[Begin Data extract]
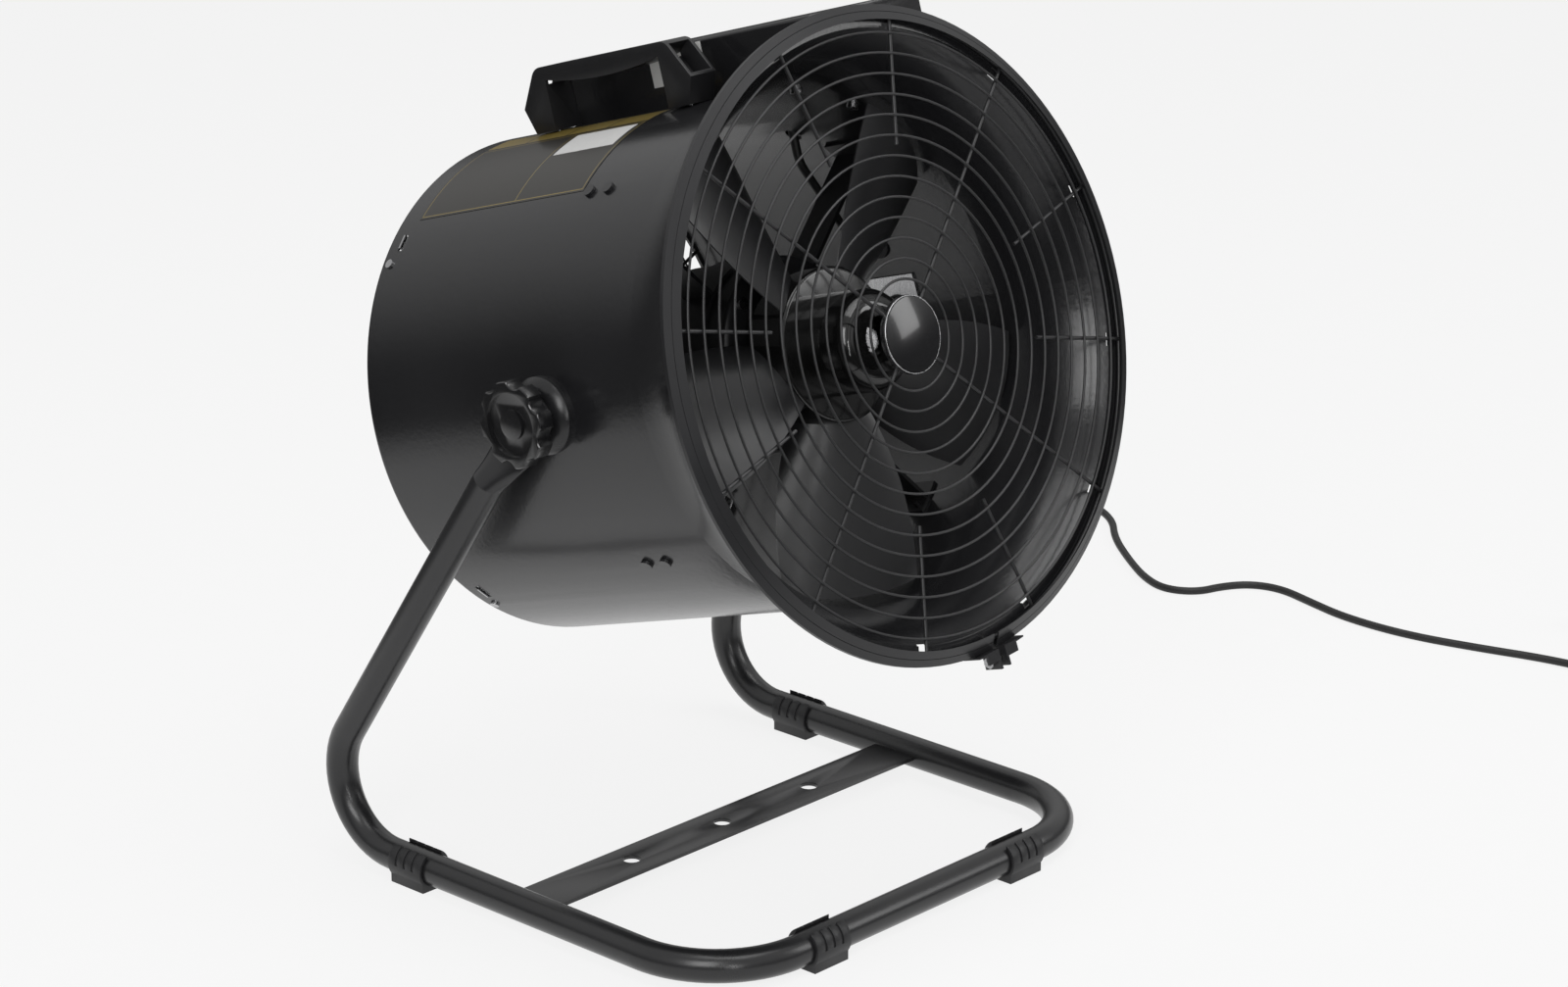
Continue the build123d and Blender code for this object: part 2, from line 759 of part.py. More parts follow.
def switch_rocker():
    """The rocker, a bent bar on its pin, resting with its lower end pressed in."""
    half = rocker_tall / 2 - 1.2
    shape = make_face(Polyline((-half, 5.0), (0, 3.2), (half, 5.0), (half - 2.5, -3.5),
                               (2.5 - half, -3.5), close=True))
    width = rocker_w - 2 * slack
    side = Plane(origin=(-width / 2, 0, 0), x_dir=(0, 0, -1), z_dir=(1, 0, 0))
    bar = extrude(side * shape, width)
    bar -= rod((-width, 0, 0), (width, 0, 0), 1.0 + running_gap)
    return Pos(rocker_x, rocker_axis_y, rocker_h) * Rot(rocker_throw_deg / 2, 0, 0) * bar


def speed_control():
    """The speed control's round body behind the panel, with its fixed bush."""
    body = disc(8.5, box_rear - panel_t - 12, box_rear - panel_t - 0.05, dial_x, rocker_h)
    bush = disc(dial_shaft_r + 1.4, box_rear - panel_t - 0.5, box_rear + 2.0, dial_x, rocker_h)
    bore = disc(dial_shaft_r + running_gap, box_rear - 10, box_rear + 9, dial_x, rocker_h)
    return body + bush - bore


def speed_dial():
    y0 = box_rear + 2.0 + slack
    knob = disc(dial_r, y0, y0 + dial_len, dial_x, rocker_h)
    knob = chamfer(knob.edges().group_by(Axis.Y)[-1], 1.0)
    shaft = disc(dial_shaft_r, box_rear - 9.5, y0 + 1, dial_x, rocker_h)
    mark = block(dial_x - 0.6, dial_x + 0.6, y0 + dial_len - 0.8, y0 + dial_len + 1,
                 rocker_h, rocker_h + dial_r + 1)
    return knob + shaft - mark


def fuse_holder():
    y = -box_front
    tube = disc(fuse_r, y - 0.05, y + fuse_tube_len, fuse_x, fuse_h)
    flange = disc(fuse_r + 1.5, y - 1.5, y - 0.05, fuse_x, fuse_h)
    bore = disc(fuse_r - 1.5, y - 9, y + fuse_tube_len - 2, fuse_x, fuse_h)
    nut = disc(fuse_r + 3, y + box_sheet + 0.1, y + box_sheet + 4, fuse_x, fuse_h)
    return tube + flange + nut - bore


def fuse_cap():
    y = -box_front - 1.5 - slack
    cap = disc(fuse_cap_r, y - fuse_cap_len, y, fuse_x, fuse_h)
    cap = fillet(cap.edges().group_by(Axis.Y)[0], 2.0)
    plug = disc(fuse_r - 1.5 - slack, y - 1, y + 12, fuse_x, fuse_h)
    slot = block(fuse_x - 4.5, fuse_x + 4.5, y - fuse_cap_len - 1, y - fuse_cap_len + 1.2,
                 fuse_h - 0.6, fuse_h + 0.6)
    return cap + plug - slot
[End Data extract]
» **What you are asked to do**:
From the very first line of the data through the line with "return body + bush - bore" in it, please reproduce each line exactly and output nothing more.

» **Expected answer**:
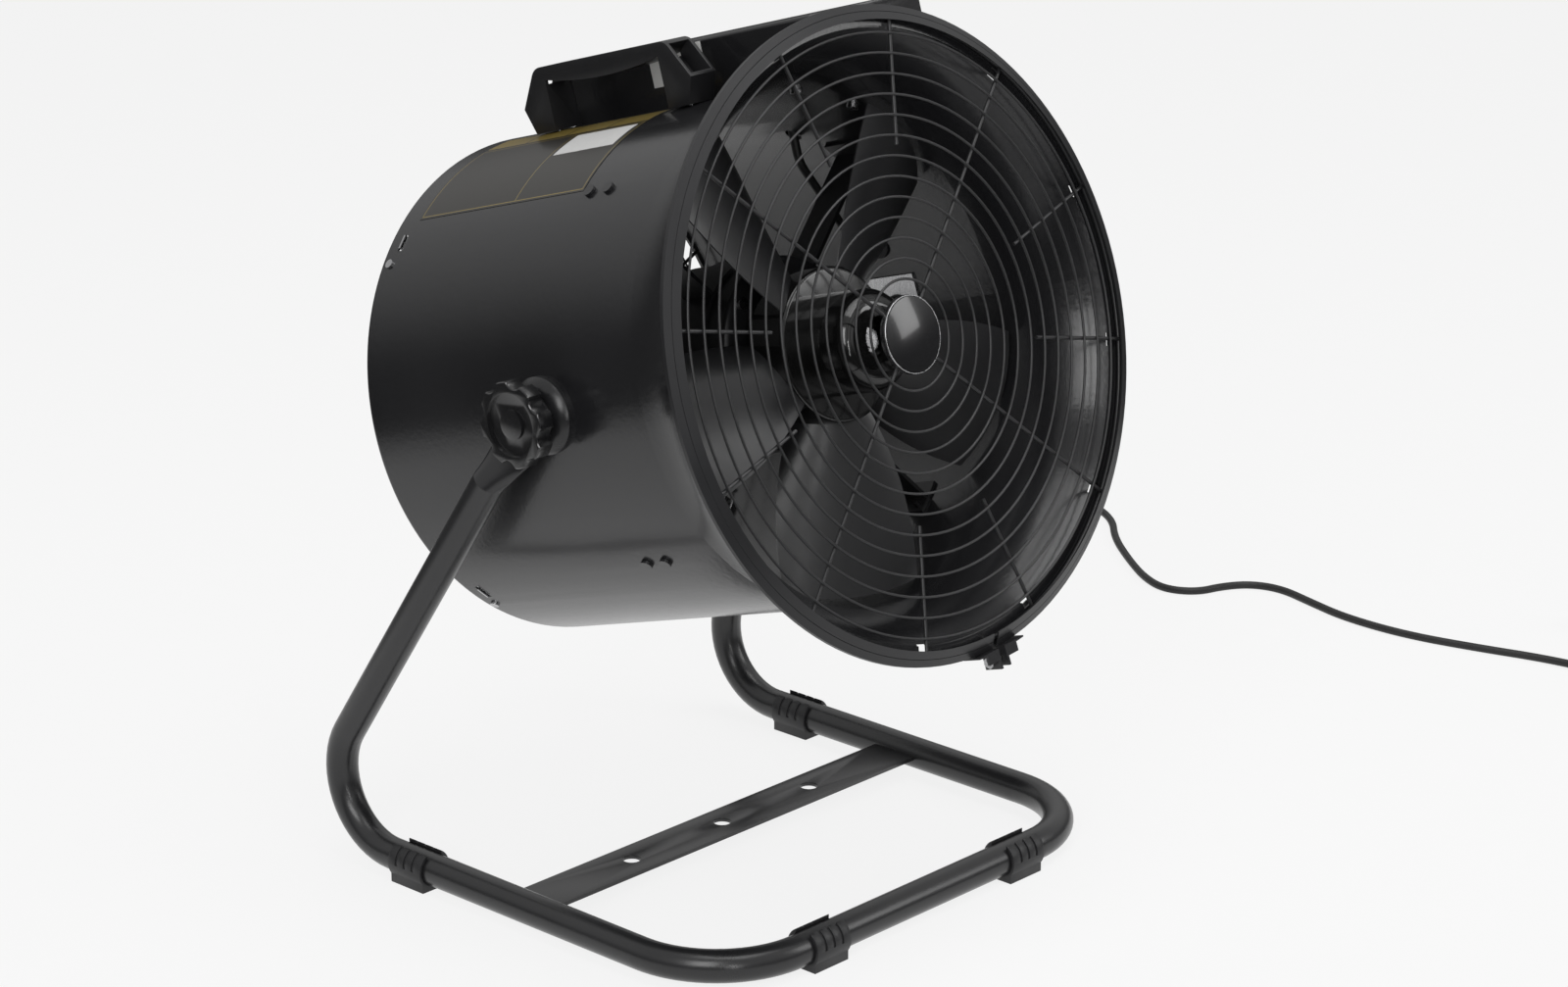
Continue the build123d and Blender code for this object: part 2, from line 759 of part.py. More parts follow.
def switch_rocker():
    """The rocker, a bent bar on its pin, resting with its lower end pressed in."""
    half = rocker_tall / 2 - 1.2
    shape = make_face(Polyline((-half, 5.0), (0, 3.2), (half, 5.0), (half - 2.5, -3.5),
                               (2.5 - half, -3.5), close=True))
    width = rocker_w - 2 * slack
    side = Plane(origin=(-width / 2, 0, 0), x_dir=(0, 0, -1), z_dir=(1, 0, 0))
    bar = extrude(side * shape, width)
    bar -= rod((-width, 0, 0), (width, 0, 0), 1.0 + running_gap)
    return Pos(rocker_x, rocker_axis_y, rocker_h) * Rot(rocker_throw_deg / 2, 0, 0) * bar


def speed_control():
    """The speed control's round body behind the panel, with its fixed bush."""
    body = disc(8.5, box_rear - panel_t - 12, box_rear - panel_t - 0.05, dial_x, rocker_h)
    bush = disc(dial_shaft_r + 1.4, box_rear - panel_t - 0.5, box_rear + 2.0, dial_x, rocker_h)
    bore = disc(dial_shaft_r + running_gap, box_rear - 10, box_rear + 9, dial_x, rocker_h)
    return body + bush - bore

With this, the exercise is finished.